Per i fan, innanzitutto, ci sono le riprese dello storico concerto del 19 settembre 1981 in piazza del Plebiscito, quando il neapolitan power esplose, in tutti i sensi: una pedana da tre soldi, i musicisti «stupetiati» dal mare di gente - mai si erano visti duecentomila ragazzi insieme a Napoli - e il pubblico confuso e felice, come in un sogno di fine estate, come nell’inatteso atto di riappropriarsi davvero della città. Il suono è quello che è, la qualità delle immagini pure, ma mai niente ci aveva riportato alla mente, alle orecchie, al cuore, in maniera così forte quell’indimenticabile notte. «Io ci sono grazie a voi. Grazie guaglio’», urla Pino, poi.... Poi quello che succede ce lo racconta l’antico amico Peppe Lanzetta che, ispirato, strappa risate amare raccontando di una cena smargiassa dove impresari di ogni tipo strafocavano leccornie ma... Daniele non si trovava. Era in un bus parcheggiato fuori al ristorante, al buio, negli ultimi sedili. «Oi Pe’, ma li hai visti quanti ne erano?», le parole di chi aveva finalmente visto anche gli zingari essere felici.
E colpisce al cuore Senese quando ricorda il guaglione - «sembrava un indiano e questo già prometteva bene» - che voleva suonare con lui, in Napoli Centrale. Era un chitarrista, ma il gruppo era senza bassista: «Accattate ‘o strumento e vieni con noi», suggerì James. Così fu: nacque un’amicizia, un suono, una stagione.

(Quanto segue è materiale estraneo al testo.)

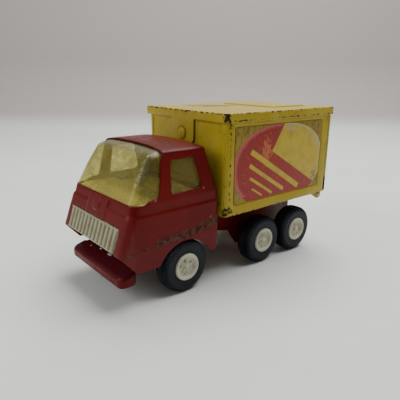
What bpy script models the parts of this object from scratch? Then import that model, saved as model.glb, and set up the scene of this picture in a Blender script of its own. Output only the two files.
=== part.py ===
"""Pressed-steel toy box truck with a cab-over cab and two rear axles.

The front of the truck faces -Y, its left side is +X, and it stands on Z = 0 with the middle
of its length and width at the origin. Distances along the truck are given from the front
axle, and along() moves them into that frame. Units are metres.
"""

import math

import bmesh
import bpy
from mathutils import Matrix

# Wheels and axles
TYRE_RADIUS = 0.0220
TYRE_INNER_X = 0.0352
TYRE_OUTER_X = 0.0506
RIM_RADIUS = 0.01126
HUB_FACE_X = 0.0517
AXLE_RADIUS = 0.0016
AXLE_HALF_LENGTH = 0.0460
AXLES_FROM_FRONT = {"front": 0.0, "rear_1": 0.0905, "rear_2": 0.1385}

# Front axle to the middle of the overall length
FRONT_AXLE_TO_MIDDLE = 0.0587

# Sheet and moulding thicknesses, and the gap that touching pieces keep
SHEET = 0.0009
PLASTIC = 0.0012
GAP = 0.0003

# Bumper and chassis
BUMPER_FRONT = -0.0560
BUMPER_DEPTH = 0.0150
BUMPER_HALF_WIDTH = 0.0430
BUMPER_BOTTOM = 0.0156
BUMPER_TOP = 0.0266
TONGUE_HALF_WIDTH = 0.0380
CHASSIS_HALF_WIDTH = 0.0262
CHASSIS_TOP = 0.0596
CHASSIS_REAR = 0.1540

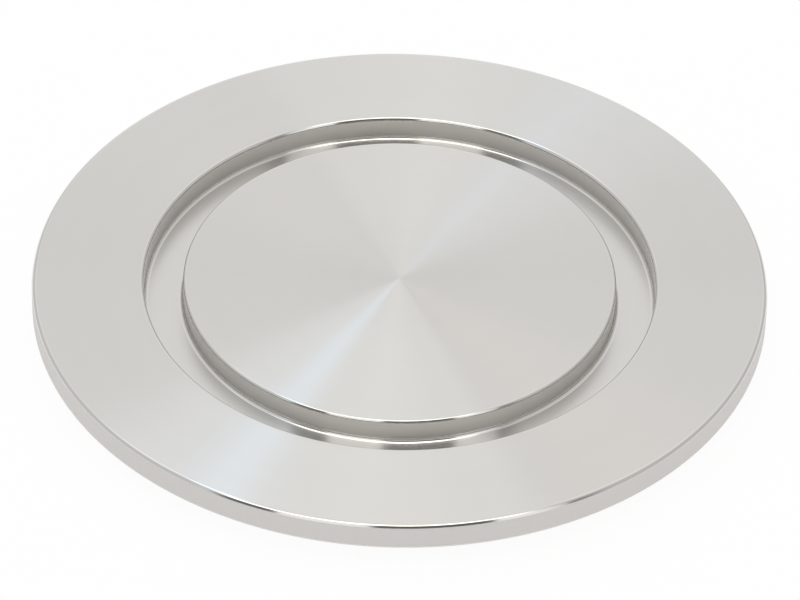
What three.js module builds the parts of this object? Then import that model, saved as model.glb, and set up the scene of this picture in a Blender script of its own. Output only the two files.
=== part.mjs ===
// ISO-KF DN 50 blank (blind) flange: one disc turned from solid stainless bar.
// Millimetres, +Z up. Origin: centre of the flat back hub, on the turning axis.
// +Z points out of the sealing face.
//
// Half section, from the axis outwards:
//
//   centre plateau   recess    sealing annulus
//   ____________             _____________________
//               |           |                     |  rim
//               |___________|                     |
//                                          _______|
//   ______________________________________/  15 deg clamp taper
//        flat back hub
//
import * as THREE from "three";

// Driving dimensions
const FLANGE_DIAMETER = 75.0; // outside diameter of an ISO-KF DN 50 flange
const RECESS_DIAMETER = 52.2; // outer wall of the recess that locates the centring ring
const PLATEAU_DIAMETER = 44.2; // centre plateau left standing inside the recess
const OVERALL_THICKNESS = 5.0; // sealing face to back hub
const RIM_THICKNESS = 2.85; // sealing face to the start of the clamp taper
const RECESS_DEPTH = 2.65; // sealing face to recess floor
const TAPER_ANGLE = 15; // degrees, back face of the flange, where the clamp bears

// Radii of the rounded edges and fillets
const RIM_EDGE = 0.45; // sealing face to rim
const BACK_EDGE = 0.3; // rim to taper
const MOUTH_EDGE = 0.35; // sealing face to recess
const PLATEAU_EDGE = 0.3; // plateau top to its wall
const OUTER_FILLET = 0.35; // recess floor to its outer wall
const INNER_FILLET = 0.42; // recess floor to plateau

const HUB_FACET_REACH = 0.2; // facet at the taper's foot, radially to each side of it
const SEGMENTS = 96; // facets round the axis
const ARC_STEPS = 2; // facets in each small radius

const { degToRad } = THREE.MathUtils;

// An arc as (radius, height) points. Angles in degrees: 0 is outwards, 90 is up.
function arc(centreRadius, centreHeight, arcRadius, startAngle, endAngle) {
  return Array.from({ length: ARC_STEPS + 1 }, (_, i) => {
    const angle = degToRad(startAngle + ((endAngle - startAngle) * i) / ARC_STEPS);
    return new THREE.Vector2(
      centreRadius + arcRadius * Math.cos(angle),
      centreHeight + arcRadius * Math.sin(angle),
    );
  });
}

// Half section of the disc, from the back centre round the rim to the plateau centre.
function discProfile() {
  const flangeRadius = FLANGE_DIAMETER / 2;
  const recessRadius = RECESS_DIAMETER / 2;
  const plateauRadius = PLATEAU_DIAMETER / 2;
  const top = OVERALL_THICKNESS;
  const floor = top - RECESS_DEPTH;
  const taperStart = top - RIM_THICKNESS;
  const slope = Math.tan(degToRad(TAPER_ANGLE));
  const hubRadius = flangeRadius - taperStart / slope;

  // The back edge is tangent to the rim and to the taper, which meet at 90 + 15 degrees.
  const backTangent = BACK_EDGE * Math.tan(degToRad((90 - TAPER_ANGLE) / 2));

  return [
    new THREE.Vector2(0, 0),
    // The foot facet rises at the taper angle; the taper then runs slightly flatter.
    new THREE.Vector2(hubRadius - HUB_FACET_REACH, 0),
    new THREE.Vector2(hubRadius + HUB_FACET_REACH, HUB_FACET_REACH * 2 * slope),
    ...arc(flangeRadius - BACK_EDGE, taperStart + backTangent, BACK_EDGE, TAPER_ANGLE - 90, 0),
    ...arc(flangeRadius - RIM_EDGE, top - RIM_EDGE, RIM_EDGE, 0, 90),
    ...arc(recessRadius + MOUTH_EDGE, top - MOUTH_EDGE, MOUTH_EDGE, 90, 180),
    ...arc(recessRadius - OUTER_FILLET, floor + OUTER_FILLET, OUTER_FILLET, 0, -90),
    ...arc(plateauRadius + INNER_FILLET, floor + INNER_FILLET, INNER_FILLET, -90, -180),
    ...arc(plateauRadius - PLATEAU_EDGE, top - PLATEAU_EDGE, PLATEAU_EDGE, 0, 90),
    new THREE.Vector2(0, top),
  ];
}

const turnedSteel = new THREE.MeshStandardMaterial({
  color: new THREE.Color(0.62, 0.61, 0.59), // linear RGB, warm grey
  roughness: 0.3,
  metalness: 1.0,
});

function flangeDisc() {
  const disc = new THREE.LatheGeometry(discProfile(), SEGMENTS);
  disc.rotateX(Math.PI / 2); // the lathe turns about Y; stand its axis along +Z

  const mesh = new THREE.Mesh(disc, turnedSteel);
  mesh.name = "flange_disc";
  return mesh;
}

const blindFlange = new THREE.Group();
blindFlange.add(flangeDisc());

export default blindFlange;
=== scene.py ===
"""Looks for a solid clamp-type blind flange: one stainless steel disc, turned on a lathe.

The disc lies flat with its axis on Z, its back at z = 0 and its recessed front facing up.
The CAD disc gives its size. A fine turned mesh takes its place, in a plain white studio.
The camera looks down from the -Y side.
"""

import math

import bpy
import numpy as np
from mathutils import Matrix, Vector


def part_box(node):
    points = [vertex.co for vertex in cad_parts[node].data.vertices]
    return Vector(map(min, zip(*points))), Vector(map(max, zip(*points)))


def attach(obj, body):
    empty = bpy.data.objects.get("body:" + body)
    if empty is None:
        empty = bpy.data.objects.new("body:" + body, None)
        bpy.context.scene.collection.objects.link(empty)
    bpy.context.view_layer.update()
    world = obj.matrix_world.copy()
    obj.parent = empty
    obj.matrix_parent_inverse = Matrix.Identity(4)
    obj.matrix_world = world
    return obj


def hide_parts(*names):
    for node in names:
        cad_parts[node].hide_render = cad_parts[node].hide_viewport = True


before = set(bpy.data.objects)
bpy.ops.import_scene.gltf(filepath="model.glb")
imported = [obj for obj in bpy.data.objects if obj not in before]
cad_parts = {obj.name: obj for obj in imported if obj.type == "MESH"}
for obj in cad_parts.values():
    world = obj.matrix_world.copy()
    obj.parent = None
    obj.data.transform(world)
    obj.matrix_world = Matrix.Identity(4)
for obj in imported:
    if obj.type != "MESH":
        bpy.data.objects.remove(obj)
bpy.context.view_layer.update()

# ---------------------------------------------------------------- sizes, in millimetres
MM = 1000  # millimetres in a metre
LOW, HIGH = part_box("flange_disc")
FLANGE_R = (HIGH.x - LOW.x) * MM / 2
TOP = HIGH.z * MM
RECESS_R = 26.1  # outer wall of the ring-shaped recess
PLATEAU_R = 22.1  # inner wall of the recess, round the middle plateau
RECESS_DEPTH = 2.65
RECESS_FLOOR = TOP - RECESS_DEPTH
RIM_HEIGHT = 2.85
TAPER_START = TOP - RIM_HEIGHT
TAPER = 15  # degrees between the sloping back and the horizontal
HUB_R = FLANGE_R - TAPER_START / math.tan(math.radians(TAPER))
HUB_ROUND = 1.5  # radius of the bend between the flat and the sloping back
HUB_SETBACK = 0.2  # from HUB_R in to the start of that bend
RIM_EDGE = 0.45
RECESS_EDGE = 0.35
PLATEAU_EDGE = 0.3
BACK_EDGE = 0.3
OUTER_FILLET = 0.35
INNER_FILLET = 0.42
RIM_SATIN = 20  # degrees of the rim's edge radius that share its satin finish
GROOVE_LEAN = 0.06  # radians; the grooves' mean slope, as they are steeper on one side
SEGMENTS = 512
SUPPORT = 0.03  # from each end of a straight stretch to its extra loop
JOIN = 1e-6  # points closer than this are one

# surface zones, in the order of the material slots
FACE, EDGE, WALL, FLOOR, RIM, BACK, FILLET = range(7)


# ---------------------------------------------------------------- the turned profile
def profile():
    """(r, z, normal r, normal z, zone of the stretch that ends here), from back to front centre."""
    points = []

    def add(r, z, normal_r, normal_z, zone):
        """Where stretches join, the earlier one's point and normal stay."""
        if not points or math.hypot(r - points[-1][0], z - points[-1][1]) >= JOIN:
            points.append((r, z, normal_r, normal_z, zone))

    def line(start, end, zone, steps):
        """A straight stretch, with a loop close to each end so that shading stays flat."""
        (r0, z0), (r1, z1) = start, end
        length = math.hypot(r1 - r0, z1 - z0)
        along_r, along_z = (r1 - r0) / length, (z1 - z0) / length
        normal = (along_z, -along_r)
        if zone == FACE:
            normal = (math.sin(GROOVE_LEAN), math.cos(GROOVE_LEAN))
        stations = {length * i / steps for i in range(steps + 1)}
        if length > 4 * SUPPORT:
            stations |= {SUPPORT, length - SUPPORT}
        for s in sorted(stations):
            add(r0 + along_r * s, z0 + along_z * s, *normal, zone)

    def arc(centre, radius, first, last, zone, steps, sign=1):
        """A rounded edge, between angles in degrees. sign is -1 where the metal is outside."""
        for i in range(steps + 1):
            angle = math.radians(first + (last - first) * i / steps)
            c, s = math.cos(angle), math.sin(angle)
            add(centre[0] + radius * c, centre[1] + radius * s, sign * c, sign * s, zone)

    # flat back, the bend, and the sloping back out to the rim
    slope = TAPER - 90  # direction square to the sloping back
    bend_r = HUB_R - HUB_SETBACK
    line((0, 0), (bend_r, 0), BACK, steps=6)
    arc((bend_r, HUB_ROUND), HUB_ROUND, -90, slope, EDGE, steps=3)
    back_r = FLANGE_R - BACK_EDGE
    back_z = TAPER_START + BACK_EDGE * math.tan(math.radians((90 - TAPER) / 2))
    slope_end = (
        back_r + BACK_EDGE * math.cos(math.radians(slope)),
        back_z + BACK_EDGE * math.sin(math.radians(slope)),
    )
    line(points[-1][:2], slope_end, BACK, steps=4)
    arc((back_r, back_z), BACK_EDGE, slope, 0, EDGE, steps=8)
    # rim; its satin finish runs on into the lower part of its edge radius
    rim = (FLANGE_R - RIM_EDGE, TOP - RIM_EDGE)
    line((FLANGE_R, back_z), (FLANGE_R, rim[1]), RIM, steps=3)
    arc(rim, RIM_EDGE, 0, RIM_SATIN, RIM, steps=4)
    arc(rim, RIM_EDGE, RIM_SATIN, 90, EDGE, steps=10)
    # outer ring of the face, and the recess
    recess = (RECESS_R + RECESS_EDGE, TOP - RECESS_EDGE)
    outer = (RECESS_R - OUTER_FILLET, RECESS_FLOOR + OUTER_FILLET)
    inner = (PLATEAU_R + INNER_FILLET, RECESS_FLOOR + INNER_FILLET)
    plateau = (PLATEAU_R - PLATEAU_EDGE, TOP - PLATEAU_EDGE)
    line((rim[0], TOP), (recess[0], TOP), FACE, steps=6)
    arc(recess, RECESS_EDGE, 90, 180, EDGE, steps=12)
    line((RECESS_R, recess[1]), (RECESS_R, outer[1]), WALL, steps=3)
    arc(outer, OUTER_FILLET, 0, -90, FILLET, steps=12, sign=-1)
    line((outer[0], RECESS_FLOOR), (inner[0], RECESS_FLOOR), FLOOR, steps=4)
    arc(inner, INNER_FILLET, -90, -180, FILLET, steps=12, sign=-1)
    # plateau
    line((PLATEAU_R, inner[1]), (PLATEAU_R, plateau[1]), WALL, steps=3)
    arc(plateau, PLATEAU_EDGE, 0, 90, EDGE, steps=12)
    line((plateau[0], TOP), (0, TOP), FACE, steps=8)
    return points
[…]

Basterebbe questo per giustificare la spesa del biglietto, e poi per fare meritare al film l’arrivo in tv e l’uscita su dvd. Ma c’è molto altro, anche se convincono meno le finestre aperte su Scampia, o l’utilizzo narrativo del bus che porta in giro per la città di oggi il supergruppo, o certe riprese che sanno di speciale tv. Anche le testimonianze a tratti sembrano sprecare l’atmosfera, alcune presenze aggiungono poco, ma non si cominci la conta di chi c’è e chi non c’è, o a chiedersi che città ne venga fuori (gomorrista? pizzofalconista? cerchiobottista? postoleografica?), che lo schermo, tra spettacolari panoramiche dal drone e meno convinte immersioni nei decumani, sta per fulminarci con un accenno di «Napule è» duettata con la chitarra di Eric Clapton, un lacerto di jam con Pat Metheny, la svolta africana di «Medina» con Salif Keita, il ricordo della «Night of guitar» rievocata da Phil Manzanera dei Roxy Music. Giuliano «prezzemolino» Sangiorgi e Bianca Guaccero poco c’entrano, ma Bollani inserisce il miracolo danieliano nella cornice carosoniana, Arbore fu tra i primi a scommettere sul ragazzo di «’Na tazzulella ‘e caffè», Clementino rappa con vista sul porto, Gragnaniello parla di miseria e nobiltà, Ranieri riflette sulle distanze esistenti tra le tante Napoli poi annullate da quelle canzoni, Ezio Bosso confessa la sua devozione per il maestro. Vasco Rossi; il tour con Ramazzotti e Jovanotti; quello con De Gregori, Mannoia e Ron; l’intervista con Enzo Biagi, una festa dei calciatori del Napoli con Maradona ballerino e il duetto con Pavarotti (tra le poche immagini edite usate); Maurizio de Giovanni; Fausta Vetere e Corrado Sfogli; Lina Sastri... e tanto altro ancora. Compresa la prima volta che Pino fece ascoltare «Quando» a Massimo Troisi: mai viste prima, non sono le scene cliccatissime on line, la canzone stava prendendo forma e... o’ssaje comme fa ‘o core quando vede insieme Pino e Massimo.